By Eric Wolfe
Bold proposal or sick joke?
The Republican budget proposal sponsored by Rep. Paul Ryan and passed by the U.S. House on April 15, has been called both.
For sure, there are big winners and big losers. You can be pretty sure that you and almost everyone you know will not be among the winners.
The House budget ends Medicare. Oh, it might keep the name, but as a guaranteed program of health care for seniors, Medicare would be finished. Instead of guaranteed care when you’re old and need it, you’d get a check to help you buy health insurance in the open market.
Good luck with that! Oh, and it turns out the amount of the subsidy is matched to general inflation, not medical inflation.
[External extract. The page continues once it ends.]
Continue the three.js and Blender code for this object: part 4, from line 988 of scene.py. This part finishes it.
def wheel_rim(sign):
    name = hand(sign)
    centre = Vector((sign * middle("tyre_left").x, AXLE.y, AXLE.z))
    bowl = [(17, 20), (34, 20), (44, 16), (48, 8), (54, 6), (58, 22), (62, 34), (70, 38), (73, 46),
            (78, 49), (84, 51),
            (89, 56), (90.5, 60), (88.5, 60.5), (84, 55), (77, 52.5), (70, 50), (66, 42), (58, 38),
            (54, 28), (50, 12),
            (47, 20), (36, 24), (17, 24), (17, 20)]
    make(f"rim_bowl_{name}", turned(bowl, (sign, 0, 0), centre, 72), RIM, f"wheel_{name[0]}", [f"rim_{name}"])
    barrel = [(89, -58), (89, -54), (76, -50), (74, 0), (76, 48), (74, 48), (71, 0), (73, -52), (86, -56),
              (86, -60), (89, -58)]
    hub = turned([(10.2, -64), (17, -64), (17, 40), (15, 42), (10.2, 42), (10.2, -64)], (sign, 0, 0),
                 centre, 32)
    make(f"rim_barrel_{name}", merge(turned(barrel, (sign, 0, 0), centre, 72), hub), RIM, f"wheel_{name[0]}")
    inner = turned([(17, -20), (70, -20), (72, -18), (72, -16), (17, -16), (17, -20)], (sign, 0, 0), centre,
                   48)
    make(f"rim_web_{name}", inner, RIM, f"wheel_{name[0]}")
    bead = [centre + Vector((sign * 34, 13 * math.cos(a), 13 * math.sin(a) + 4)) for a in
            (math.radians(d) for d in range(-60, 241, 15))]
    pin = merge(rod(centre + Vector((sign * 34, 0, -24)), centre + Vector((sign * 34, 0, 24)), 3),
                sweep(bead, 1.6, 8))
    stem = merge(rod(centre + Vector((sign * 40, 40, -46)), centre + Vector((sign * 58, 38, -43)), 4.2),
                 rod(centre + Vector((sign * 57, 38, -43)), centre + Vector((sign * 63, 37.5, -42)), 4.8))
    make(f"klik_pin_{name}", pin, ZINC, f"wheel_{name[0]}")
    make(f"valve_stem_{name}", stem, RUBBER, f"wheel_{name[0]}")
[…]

So as medical costs continue to outpace general inflation, you will be invited to suck it up and pay more. A lot more.
But remember, I said there are winners, too.
For example, the House Republican budget keeps $40 billion in tax loopholes for oil companies. Hooray! Everone knows the oil companies sooo need the help. Too bad about the funding for clean energy technologies–which the Republican budget completely eliminates. But hey, somebody’s got to pay so that the oil companies can be winners. The biggest oil companies together recorded $35 billion in profits for the first quarter of 2011, according to recent Senate hearings.
And there are other winners in the House budget, too. Remember those tax cuts for the wealthy that were supposed to be temporary? The Republicans voted to make them permanent. The Tax Policy Center found that the House budget plan would cut taxes on the richest 1 percent of the population in half.
At least there’s a trickle-down benefit for the rest of us, right? Oops, sorry. Even as it slashes taxes for oil companies and the richest people on the planet, the House budget would raise taxes for 95% of the population. That’s you and me, baby.
Like I say, winners and losers.
But how about that debt? Don’t we have to do something about it? Duh. But what? It’s so hard to figure out where all that debt came from.
Actually, no it isn’t. Bush-era tax cuts for the rich are a huge part of the deficit, as the chart at right makes clear. And those fat breaks for the fat cats already look to be the biggest and fastest-growing part of the debt going forward.
Under the House Republican budget plan, that situation would get worse. Much worse. The plan calls for $2.9 trillion in additional tax cuts, mostly for the wealthy.
Republicans, as always, claim that tax cuts for the rich will stimulate the economy because the rich will go out and buy so many new yachts. That’s the same argument they made 10 years ago when Bush slashed taxes on the rich as soon as he became president.
And how has that worked out for us? No net increase in jobs during Bush’s entire presidency, a broken housing market, criminal enterprises operating on Wall Street, the largest concentration of income in the hands of the wealthy since the Great Depression…
Like I say, winners and losers.
Fortunately the U.S. Senate, with a small Democratic majority, rejected the House Republican budget. But now Republicans are threatening to throw our nation into default if they don’t get more cuts in programs and more tax breaks for the rich.
Economists warn that even the threat of a default could send our economy into a new tailspin. I suppose there will be winners and losers in that situation, too. Which group do you think we’ll be in?
Eric Wolfe is Communications Director, IBEW Local 1245.